Back before the financial crisis of 2008, people liked to suck up to the CEOs of major banks. These are very rich men, after all, and they deal in matters that seem simultaneously more arcane and more sophisticated than oil extraction, consumer products, or retailing. But then came a major collapse that suggested many of them were immoral, dangerously incompetent, or both. Enter Dimon. Under his leadership, JPMorgan actually pioneered many of the financial instruments that led to so much mischief. In her excellent account of the era, Fool's Gold: The Inside Story of J.P. Morgan and How Wall St. Greed Corrupted Its Bold Dream and Created a Financial Catastrophe, Gillian Tett reveals that their BISTRO product, officially “broad index secured trust offering,” was such a clever way of exploiting regulatory loopholes “that some bankers started to joke that ‘BISTRO’ really stood for ‘BIS Total Rip Off.’” But Morgan understood these products better than most competitors and didn’t go as crazy during the boom as its imitators, and Dimon reduced the company’s exposure before the market collapsed.
Consequently, JPMorgan Chase emerged from the crisis stronger than its peers, and Dimon was the toast of both Wall Street and Washington.
Then came the London Whale. Bruno Iksil, a trader at the bank’s chiefinvestment office in London, lost billions of dollars on a terrible bet. That was bad. Even worse is that he did it while ostensibly trying to “hedge” risk rather than speculate profitably. Conveniently, such risk-hedging trades are supposed to be exempted from Volcker Rule prohibitions on big banks speculating with their clients’ money. The scale of the losses revealed that banks were ready and willing to drive trucks full of money through the loophole.
That took the sheen of Dimon, and now regulators are swarming. By March, eight separate agencies were looking into different aspects of JPMorgan. Last week, theFederal Energy Regulatory Commission got into the game, recommending sanctions against the bank for “manipulative schemes” that turned “money-losing power plants into powerful profit centers.”
It’s easy to see how these troubles have weakened Dimon’s standing in the eyes of shareholders and advisory firms. What’s less clear is how cutting Dimon’s role in the company would actually solve anything. Lots of companies separate the chairman and CEO role or have more independent directors. The fact is that the CEO is still the one calling all the shots. A board spot is a plum position—a highly compensated part-time job in which all your incentives are to not rock the boat. The real way corporate governance works in America is that if your share price falls too much, you might be taken over by some corporate raider who buys up such a large swath of the company that he has real influence. Alternatively, if your business does too poorly, you might just end up in bankruptcy.
And this is the whole problem with big banks. Regulators worry that putting them through a liquidation process risks economy-wide panics and bank runs. When small banks fail, the FDIC normally handles it through the takeover process: The small bank gets merged with a larger institution. But this doesn’t work for supergiants: They’re too big to merge. That leaves us with the need for prophylactic regulation to avoid excessive risk-taking. The Dodd-Frank financial reform bill contains lots of useful measures to do that, butimplementation has been badly delayed and bank lobbyists are having a lot of success at poking holes in it as rules are finalized.

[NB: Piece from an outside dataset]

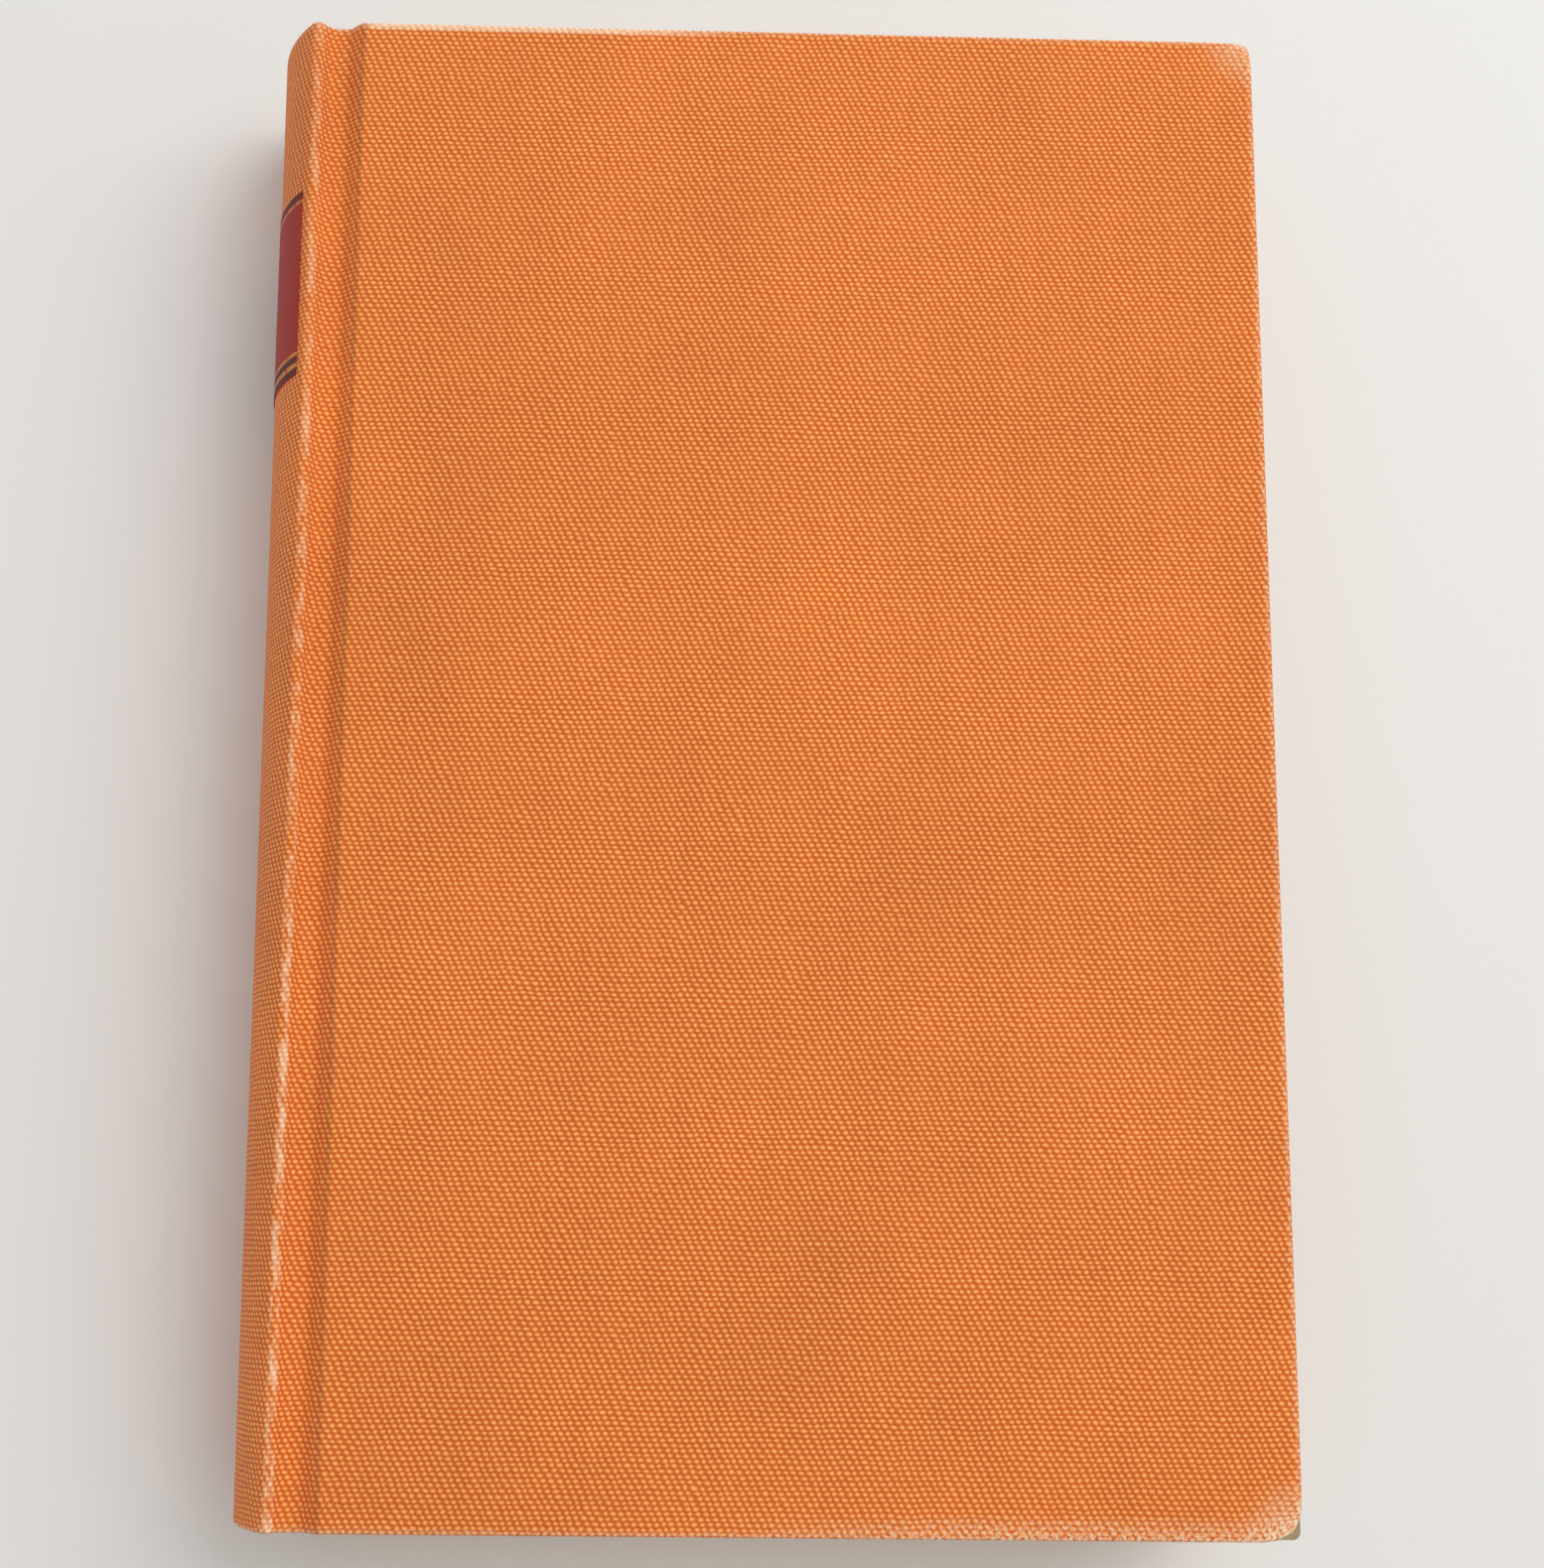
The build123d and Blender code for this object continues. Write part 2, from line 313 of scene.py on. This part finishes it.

Even as the industry and the Obama administration fight over these details, one thing they can agree on is that they’d like to consider the entire issue of “too big to fail” as having been put to rest. But Dimon’s woes are a reminder that we still don’t have the biggest banks under control. CEOs don’t know what their traders are doing, boards can’t supervise CEOs effectively, and regulators are busy tracking down failures after the fact. The more JPMorgan’s various stakeholders fight over governance, the more people are going to look again at measures like the Brown-Vitter that aim to simply shrink these firms to a more manageable size. The speed with which Dimon’s reputation has turned emphasizes the extent to which this is a business where it’s very hard to separate luck from skill, and even savvy firms are prone to massive unexpected stumbles. The next megabank failure may not come this year or next, but it’ll happen one of these days and the system’s still not ready for it.